BTW, expect to see v1.6c in this weekend's update. :)
Hi Tirsa, Thanks for your tests! At least now we know why it consumes more CPUs at startup. Unfortunately, I am not able to provide a fix as this will decrease the ELO strength significantly. The issue is because of java specifics (JIT compiler) and the fact that Bagatur has too many java classes to be compiled. So I will mark the issue with "wontfix" flag. I am very sorry that after our cooperation we were not able to find a good solution ... I assume you could close the issue?
Best Regards, Krasimir
Sure, no problem, Krasimir; after all it's not critical. Perhaps one day you'll have a flash of inspiration and see a way of minimizing this issue in a way you can't think of today. For now it's usable, if not perfect. And kudos for going your own way!
All Bagatur single-core execs I tested, going back to v1.5e, use considerably more CPU than just one core at startup.
At the start of a game for up to a minute Bagatur_64_1_core.exe uses anywhere from two to four cores, according to Task Manager. E.g., on a 20-core system a single-core engine is expected to use 5% of the CPU; Bagatur's usage spikes up to 20%. Later on it settles down but still occasionally jumps to 10% or higher.

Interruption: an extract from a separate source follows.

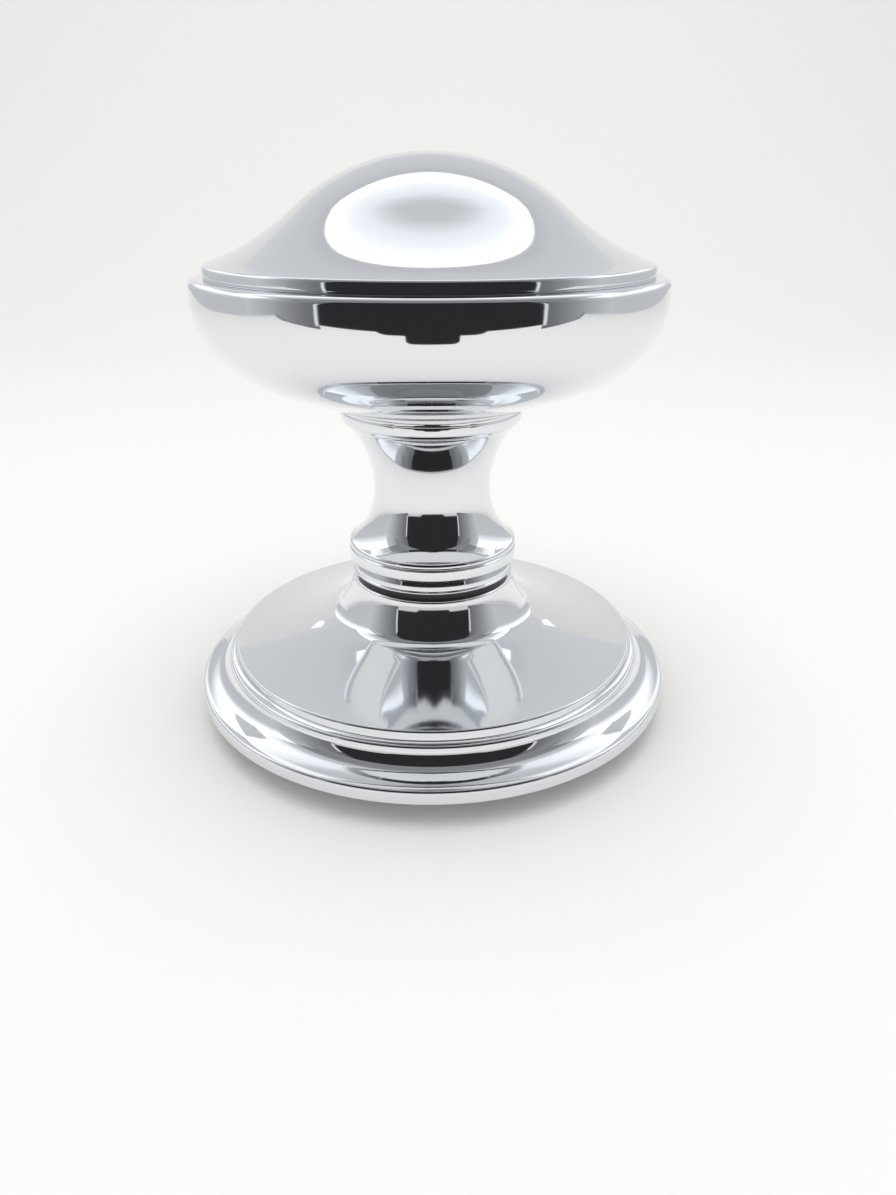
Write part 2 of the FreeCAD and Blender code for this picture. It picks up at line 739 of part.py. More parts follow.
# ---------------------------------------------------------------- drive cam
# Two arms meet the stops, and a tab under an ear pushes the spring's legs.
cam = new_body("drive_cam")
cam_sketch = new_sketch(cam, "disc", "XY_Plane", cam_low)
draw_circle(cam_sketch, 0, 0, d.sleeve_radius + d.cam_rim)
pad(cam, "disc_pad", cam_sketch, d.cam_thick)
arm_sketch = new_sketch(cam, "arms", "XY_Plane", cam_low)
draw(arm_sketch, rectangle(-arm_reach, arm_reach, -d.arm_half, d.arm_half))
pad(cam, "arms_pad", arm_sketch, d.cam_thick)
ear_sketch = new_sketch(cam, "ear", "XY_Plane", cam_low)
draw(ear_sketch, rectangle(-d.post_radius, d.post_radius, 0, ear_reach))
pad(cam, "ear_pad", ear_sketch, d.cam_thick)
tab_low = spring_level - d.spring_wire
tab_sketch = new_sketch(cam, "tab", "XY_Plane", tab_low)
draw(tab_sketch, rectangle(-d.post_radius, d.post_radius, tab_inner, ear_reach))
pad(cam, "tab_pad", tab_sketch, cam_top - tab_low)
flat_bore = flat_reach + d.fit_gap
chord_half = root(sleeve_bore * sleeve_bore - flat_bore * flat_bore)
bore_sketch = new_sketch(cam, "bore", "XY_Plane", cam_low - PAST)
side_turn = 2 * math.degrees(math.asin(flat_bore.value / sleeve_bore.value))
draw(bore_sketch, [
    (chord_half, -flat_bore),
    (chord_half, flat_bore, bow(side_turn)),
    (-chord_half, flat_bore),
    (-chord_half, -flat_bore, bow(side_turn)),
])
pocket(cam, "bore_cut", bore_sketch, d.cam_thick + 2 * PAST, into_normal=True)

# ---------------------------------------------------------------- retaining ring
turned("retaining_ring", rectangle(
    circlip_bore + d.fit_gap, circlip_reach, circlip_low, circlip_top
), as_size(360) - d.circlip_gap_angle)

# ---------------------------------------------------------------- return spring
# One open turn of wire. Its two legs grip the fixed post and the cam's tab between them.
leg = (d.post_radius + d.spring_wire + d.spring_touch).value
leg_end = (ear_reach - (ear_reach - tab_inner) * LEG_GRIP).value
ring = spring_circle.value
bend = d.spring_bend.value
bend_up = math.sqrt((ring - bend) ** 2 - (leg + bend) ** 2)
meet = FreeCAD.Vector(leg + bend, bend_up, 0) * (ring / (ring - bend))
halfway = math.radians(HALF_BEND)
top = FreeCAD.Vector(leg + bend, bend_up, 0) + FreeCAD.Vector(-math.cos(halfway), math.sin(halfway), 0) * bend


def spring_point(x, y, side=1):
    return FreeCAD.Vector(x * side, y, spring_level.value)


path = Part.Wire([
    Part.LineSegment(spring_point(leg, leg_end), spring_point(leg, bend_up)).toShape(),
    Part.Arc(spring_point(leg, bend_up), spring_point(top.x, top.y), spring_point(meet.x, meet.y)).toShape(),
    Part.Arc(
        spring_point(meet.x, meet.y), spring_point(0, -ring), spring_point(meet.x, meet.y, -1)
    ).toShape(),
    Part.Arc(
        spring_point(meet.x, meet.y, -1), spring_point(top.x, top.y, -1), spring_point(leg, bend_up, -1)
    ).toShape(),
    Part.LineSegment(spring_point(leg, bend_up, -1), spring_point(leg, leg_end, -1)).toShape(),
])
wire_end = Part.Circle(spring_point(leg, leg_end), FreeCAD.Vector(0, 1, 0), d.spring_wire.value)
spring = doc.addObject("Part::Feature", "return_spring")
spring.Label = "return_spring"
spring.Shape = path.makePipeShell([Part.Wire([wire_end.toShape()])], True, True)
spring.Placement = FreeCAD.Placement()

# ---------------------------------------------------------------- neck
# A solid turned column: spigot, foot with its running gap, waist, and a collar of three rings.
foot_radius = hub_radius + d.foot_lip
foot_top = foot_low + d.foot_recess + d.foot_band
shoulder_radius = foot_radius - d.shoulder_step
collar_low = foot_low + d.collar_rise
neck_top_radius = waist_radius + d.collar_flare
ring_radius = neck_top_radius + d.ring_step
tie_bore = d.tie_head_radius + d.tie_head_gap
neck = turned("neck", [
    (tie_hole, tie_ledge),
    (tie_bore, tie_ledge),
    (tie_bore, sleeve_top),
    (neck_bore, sleeve_top),
    (neck_bore, spigot_low),
    (spigot_radius, spigot_low),
    (spigot_radius, foot_low),
    (hub_radius, foot_low),
    (hub_radius - d.foot_lip, foot_low + d.foot_recess),
    (foot_radius, foot_low + d.foot_recess),
    (foot_radius, foot_top),
    (foot_radius - d.quirk, foot_top + d.quirk),
    (shoulder_radius, foot_top + d.shoulder_rise, bow(105)),
    (waist_radius, foot_low + d.waist_rise, -bow(49)),
    (neck_top_radius, collar_low, -bow(41)),
    (neck_top_radius, collar_low + d.small_ring, bow(100)),
    (ring_radius, collar_low + d.small_ring),
    (ring_radius, collar_low + d.small_ring * 2, bow(100)),
    (collar_radius - d.quirk, collar_low + d.small_ring * 2),
    (collar_radius, bowl_seat - d.collar_round, bow(80)),
    (collar_radius - d.collar_round, bowl_seat, QUARTER),
    (tie_hole, bowl_seat),
])
dowel_low = bowl_seat - d.dowel_half
neck_dowel_sketch = new_sketch(neck, "dowel_holes", "XY_Plane", dowel_low - d.dowel_play)
for side in (1, -1):
    draw_circle(neck_dowel_sketch, dowel_circle * side, 0, d.dowel_radius + d.fit_gap)
pocket(neck, "dowel_holes_cut", neck_dowel_sketch, d.dowel_half + PAST, into_normal=True)
neck_grub_sketch = new_sketch(neck, "grub_hole", "XZ_Plane")
draw_circle(neck_grub_sketch, 0, grub_axis, d.grub_radius + d.fit_gap)
pocket(neck, "grub_hole_cut", neck_grub_sketch, foot_radius + PAST)
sleeve_grub_sketch = new_sketch(sleeve, "grub_hole", "XZ_Plane")
draw_circle(sleeve_grub_sketch, 0, grub_axis, d.grub_radius + d.fit_gap)
pocket(sleeve, "grub_hole_cut", sleeve_grub_sketch, d.sleeve_radius + PAST)

# ---------------------------------------------------------------- grub screw
# It clamps the spindle through the side of the neck.
grub = new_body("grub_screw")
grub_inner = d.socket_half + d.grub_gap
grub_outer = waist_radius + d.grub_proud
grub_sketch = new_sketch(grub, "outline", "XZ_Plane", -grub_inner)
draw_circle(grub_sketch, 0, grub_axis, d.grub_radius)
pad(grub, "shank", grub_sketch, grub_outer - grub_inner, downwards=True)
key_sketch = new_sketch(grub, "key", "XZ_Plane", -grub_outer)
draw_hexagon(key_sketch, 0, grub_axis, d.grub_key)
pocket(grub, "key_cut", key_sketch, d.grub_key_depth, into_normal=True)

# ---------------------------------------------------------------- bowl
# A turned cup. Its floor sits on the neck's collar and its mouth takes the crown.
seat_radius = collar_radius + d.seat_step
cone_radius = d.knob_radius - d.cone_width
turn_radius = d.knob_radius - d.turn_width
mouth_radius = d.knob_radius - d.mouth_width
belly = bowl_top - d.belly_drop
bowl = turned("bowl", [
    (tie_hole, bowl_seat),
    (seat_radius, bowl_seat),
    (cone_radius, bowl_seat + d.cone_rise),
    (turn_radius, bowl_seat + d.turn_rise, bow(24.5)),
    (d.knob_radius, belly, bow(45)),
    (d.knob_radius, bowl_top - d.lip_round),
    (d.knob_radius - d.lip_round, bowl_top, QUARTER),
    (mouth_radius, bowl_top),
    (mouth_radius, belly),
    (turn_radius - d.bowl_wall, bowl_seat + d.turn_rise + d.bowl_wall, -bow(27)),
    (cone_radius - d.bowl_wall / 2, bowl_seat + d.cone_rise + d.bowl_wall, -bow(42)),
    (seat_radius, floor_top),
    (tie_hole, floor_top),
])
bowl_dowel_sketch = new_sketch(bowl, "dowel_holes", "XY_Plane", bowl_seat - PAST)
for side in (1, -1):
    draw_circle(bowl_dowel_sketch, dowel_circle * side, 0, d.dowel_radius + d.fit_gap)
pocket(bowl, "dowel_holes_cut", bowl_dowel_sketch, d.dowel_half + d.dowel_play + PAST, into_normal=True)

# ---------------------------------------------------------------- dowels that key the bowl to the neck
dowels = new_body("bowl_dowels")
dowel_sketch = new_sketch(dowels, "outline", "XY_Plane", dowel_low)
for side in (1, -1):
    draw_circle(dowel_sketch, dowel_circle * side, 0, d.dowel_radius)
pad(dowels, "pins", dowel_sketch, d.dowel_half * 2)

# ---------------------------------------------------------------- tie screw and its lock washer
# A socket head screw, put in from below, that pulls neck, bowl and crown together.
tie = turned("tie_screw", [
    (0, tie_low),
    (d.tie_head_radius, tie_low),
    (d.tie_head_radius, tie_top),
    (d.tie_radius, tie_top),
    (d.tie_radius, tie_end),
    (0, tie_end),
])
tie_key_sketch = new_sketch(tie, "key", "XY_Plane", tie_low)
draw_hexagon(tie_key_sketch, 0, 0, d.tie_key)
pocket(tie, "key_cut", tie_key_sketch, d.tie_key_depth, into_normal=True)
turned("lock_washer", rectangle(
    tie_hole, d.tie_head_radius + d.lock_washer_proud, tie_top, tie_ledge
), d.lock_washer_turn)

# ---------------------------------------------------------------- crown
# A hollow turned dome that sweeps down to a flared brim, with a tapped boss inside.
crown_top = bowl_top + d.crown_high
flare_top = bowl_top + d.flare_rise
dome_high = d.crown_high - d.flare_rise
dome_radius = (d.flare_radius * d.flare_radius + dome_high * dome_high) / (2 * dome_high)
dome_centre = crown_top - dome_radius
inner_dome = dome_radius - d.crown_wall
boss_thread = d.tie_radius + d.fit_gap
crown_boss = boss_thread + d.crown_boss_wall
inner_share = inner_dome / dome_radius
under_brim = mouth_radius - d.fit_gap
spigot_inner = under_brim - d.crown_spigot_wall
brim_radius = d.knob_radius - d.brim_width
boss_low = floor_top + d.crown_boss_gap
dome_turn = math.degrees(
    math.asin(d.flare_radius.value / dome_radius.value) - math.asin(crown_boss.value / inner_dome.value)
)
crown = turned("crown", [
    (boss_thread, boss_low),
    (crown_boss, boss_low),
    (crown_boss, dome_centre + root(inner_dome * inner_dome - crown_boss * crown_boss)),
    (d.flare_radius * inner_share, dome_centre + (flare_top - dome_centre) * inner_share, -bow(dome_turn)),
    (spigot_inner, bowl_top + d.brim_band, bow(18)),
    (spigot_inner, bowl_top - d.crown_spigot),
    (under_brim, bowl_top - d.crown_spigot),
    (under_brim, bowl_top),
    (brim_radius, bowl_top),
    (brim_radius, bowl_top + d.brim_band),
    (brim_radius - d.brim_round, bowl_top + d.brim_band + d.brim_round, bow(72)),
    (d.flare_radius, flare_top, -bow(22)),
    (0, crown_top, CROWNED),
    (0, tie_end + d.tap_depth),
    (boss_thread, tie_end + d.tap_depth - d.tap_cone),
])

# ---------------------------------------------------------------- build, check and write
doc.recompute()
pieces = [item for item in doc.Objects if item.TypeId == "PartDesign::Body"] + [spring]
for item in doc.Objects:
    if "Invalid" in item.State or "Error" in item.State:
        raise RuntimeError(f"{item.Name} failed: {item.State}")
os.makedirs("parts", exist_ok=True)
for piece in pieces:
    if piece.Shape.isNull() or not piece.Shape.isValid() or piece.Shape.Volume <= 0:
        raise RuntimeError(f"{piece.Label} has no valid shape")
for piece in pieces:
    piece.Shape.exportStep(f"parts/{piece.Label}.step")
    print(f"{piece.Label:18s} {len(piece.Shape.Solids)} solid(s) {piece.Shape.Volume:10.1f} mm3")
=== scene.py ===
import math

import bmesh
import bpy
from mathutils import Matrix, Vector


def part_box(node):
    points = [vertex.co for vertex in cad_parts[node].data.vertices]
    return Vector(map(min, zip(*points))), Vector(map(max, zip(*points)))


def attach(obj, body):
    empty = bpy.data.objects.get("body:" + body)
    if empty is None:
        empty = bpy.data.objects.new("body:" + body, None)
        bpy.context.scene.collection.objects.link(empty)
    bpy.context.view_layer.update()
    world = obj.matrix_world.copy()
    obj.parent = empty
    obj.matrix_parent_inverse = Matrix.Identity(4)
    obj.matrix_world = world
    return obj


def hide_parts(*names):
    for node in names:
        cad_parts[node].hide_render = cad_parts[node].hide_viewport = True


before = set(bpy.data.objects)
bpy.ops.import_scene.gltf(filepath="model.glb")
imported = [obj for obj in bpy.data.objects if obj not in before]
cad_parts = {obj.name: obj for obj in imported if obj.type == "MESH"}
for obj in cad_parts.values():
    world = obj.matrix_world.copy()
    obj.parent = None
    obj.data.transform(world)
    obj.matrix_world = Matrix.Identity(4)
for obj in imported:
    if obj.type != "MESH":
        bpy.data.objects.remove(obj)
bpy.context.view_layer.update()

# Mounting plate, spring case, cover and drive cam, and the tie screw with its washer: steel, pressed
# or turned. Zinc plating leaves them bright and a little cloudy, with a faint tint from passivating.


def new_material(name):
    """Start a material, and give it with its node tree and its shader."""
    material = bpy.data.materials.new(name)
    material.use_nodes = True
    shader = material.node_tree.nodes["Principled BSDF"]
    return material, material.node_tree, shader


def add_node(tree, kind, **sockets):
    """Add a shader node with its sockets set by name."""
    node = tree.nodes.new(kind)
    for socket, value in sockets.items():
        node.inputs[socket].default_value = value
    return node


def vary_gloss(tree, pattern, shader, smoothest, roughest):
    """Let a pattern run the roughness between two values."""
    gloss = add_node(tree, "ShaderNodeMapRange")
    gloss.inputs["To Min"].default_value = smoothest
    gloss.inputs["To Max"].default_value = roughest
    tree.links.new(pattern.outputs["Fac"], gloss.inputs["Value"])
    tree.links.new(gloss.outputs["Result"], shader.inputs["Roughness"])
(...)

Such behavior from an engine purporting to be single-core is unacceptable. Not only it overloads the test system, it also steals CPU time from other engines running concurrently.
Tested under Cute Chess GUI v1.1.0 on three Dual Xeons - a 12-core Westemere-EX, a 16-core Sandy Bridge and a 20-core Ivy Bridge, all running Win 7 x64 SP1. Same behavior under JRE 8 update 191 64-bit and the latest JDK 11.0.1 64-bit.